Precipitation is more difficult to measure, because precipitation systems "can be somewhat random and evolve very rapidly," according to NASA. The deep learning model allows scientists to leverage both types of information to develop a potentially predictive model, the scientists say.
Duffy says the paper also shows that improvements in earth systems models can also improve software systems, called couplers, that connect large model components such as ocean, atmospheric and land models, and facilitate better feedback and information flow. One example of such a coupler is the Energy Exascale Earth System Model.
"What the paper suggests is that in the future it could be important to examine the possibility that gaps in the science of coupling can be addressed by developing what are called hybrid physics-AI approaches, where, for example, numerical models and partial differential equation based systems can be at least partly connected via machine learning," Ganguly says.
Improving information flows
Dy, who is director of experiential AI postdoc education, says Northeastern's Institute for Experiential AI plans to work on developing "generalizable and trustworthy solutions" combining global climate models with customized machine learning.

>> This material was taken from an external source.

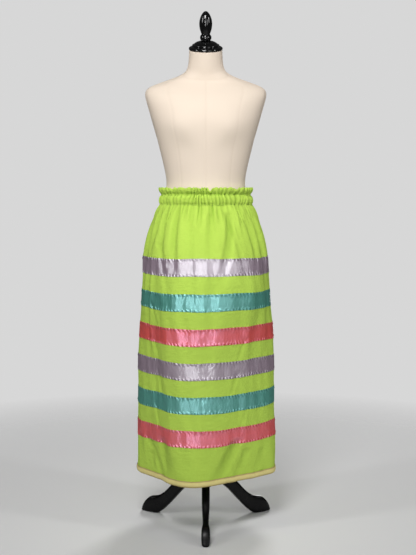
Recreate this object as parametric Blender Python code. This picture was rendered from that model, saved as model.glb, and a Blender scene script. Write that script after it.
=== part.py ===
"""Ribbon skirt on a dress form.

A long gathered skirt of plain cotton with six satin ribbons sewn round it stands on a
limbless dress form with a turned neck cap, a pole and a three-legged wooden foot.
Everything is built round the pole's axis, in metres, with +Z up and the front at -Y.
A bearing is the angle round the pole from the front, positive towards +X.
Run with: blender --background --python part.py
"""

import math
from collections import namedtuple

import bmesh
import bpy
from mathutils import Vector

# Sewing sizes
CLOTH = 0.0013
TRIM = 0.0010
BAND_WALL = 0.0020
GAP = 0.0003
RIBBON_WIDTH = 0.0508
RIBBON_SPACE = 0.0508
FIRST_RIBBON_TOP = 0.837
RIBBON_COLOURS = ("lilac", "teal", "coral", "lilac", "teal", "coral")
HEM_Z = 0.161
BINDING_WIDTH = 0.0185
BAND_BOTTOM_Z = 0.992
PANEL_TOP_Z = BAND_BOTTOM_Z - GAP
PANEL_BOTTOM_Z = HEM_Z + TRIM + GAP
GATHERS = 64
GATHER_DEPTH = 0.0050
HEADER_WAVES = 40
COARSE_CELLS = 32
FINE_CELLS = 2 * COARSE_CELLS

# Stand sizes
FOOT_REACH = 0.2373
BACK_REACH = 0.1975
POLE_Y = (FOOT_REACH - BACK_REACH) / 2
POLE_RADIUS = 0.0125
HUB_TOP_Z = 0.275
FORM_BOTTOM_Z = 0.775
NECK_TOP_Z = 1.456
NECK_TOP_Y = -0.006
NECK_TOP_RADIUS = 0.0505
CAP_TILT = math.radians(20)
CAP_HEIGHT = 0.029
GRIP_GAP = 0.0004

# The cloth's outer face: half width at the sides, reach to the front and to the back from a centre
# that stands behind the pole by shift, and how far this oval has given way to the hem's own plan.
Section = namedtuple("Section", "z side front back shift wedge")
SKIRT_SECTIONS = (
    Section(0.992, 0.1435, 0.1130, 0.1130, 0.0, 0.0),
    Section(0.978, 0.1525, 0.1210, 0.1210, 0.0, 0.0),
    Section(0.955, 0.1620, 0.1330, 0.1340, 0.001, 0.0),
    Section(0.920, 0.1740, 0.1510, 0.1500, 0.003, 0.0),
    Section(0.880, 0.1840, 0.1690, 0.1610, 0.005, 0.0),
    Section(0.837, 0.1910, 0.1840, 0.1680, 0.008, 0.0),
    Section(0.786, 0.1955, 0.1970, 0.1720, 0.011, 0.0),
    Section(0.735, 0.1990, 0.2060, 0.1730, 0.014, 0.03),
    Section(0.680, 0.2005, 0.2110, 0.1730, 0.017, 0.15),
    Section(0.600, 0.2035, 0.2130, 0.1720, 0.020, 0.42),
    Section(0.500, 0.2060, 0.2120, 0.1730, 0.020, 0.62),
    Section(0.380, 0.2100, 0.2120, 0.1750, 0.020, 0.72),
    Section(0.280, 0.2125, 0.2120, 0.1770, 0.020, 0.82),
    Section(HEM_Z, 0.2160, 0.2120, 0.1770, 0.018, 1.0),
)

# At the hem the cloth hangs in a rounded wedge, with its crown left of the centre front.
HemCorner = namedtuple("HemCorner", "bearing reach")
HEM_PLAN = (
    HemCorner(-94, 0.2150),
    HemCorner(-82, 0.2050),
    HemCorner(-67, 0.1830),
    HemCorner(-50, 0.1775),
    HemCorner(-30, 0.1955),
    HemCorner(-11, 0.2025),
    HemCorner(7, 0.1810),
    HemCorner(22, 0.1635),
    HemCorner(40, 0.1580),
    HemCorner(54, 0.1690),
    HemCorner(68, 0.1875),
    HemCorner(80, 0.2110),
    HemCorner(91, 0.2175),
    HemCorner(108, 0.2000),
    HemCorner(131, 0.1850),
    HemCorner(155, 0.1920),
    HemCorner(180, 0.1780),
    HemCorner(205, 0.1910),
    HemCorner(231, 0.1800),
    HemCorner(250, 0.2000),
)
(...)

Being able to predict information about river flows from sea surface temperature maps may appear to be a niche solution, says Ganguly, a Northeastern College of Engineering distinguished professor.
"However, it allows incredible opportunities to open up," he says.
The research shows how data-driven methods can enable improved climate-informed water resources projections, says Duffy, who recently stepped down as a NASA scientist to launch her own startup in AI-based satellite remote sensing with a NASA SBIR grant.
The intriguing possibility, according to Ganguly and Dy, is that this opens up the development of hybrid-AI systems for more effective coupling of model components within earth systems and global climate models.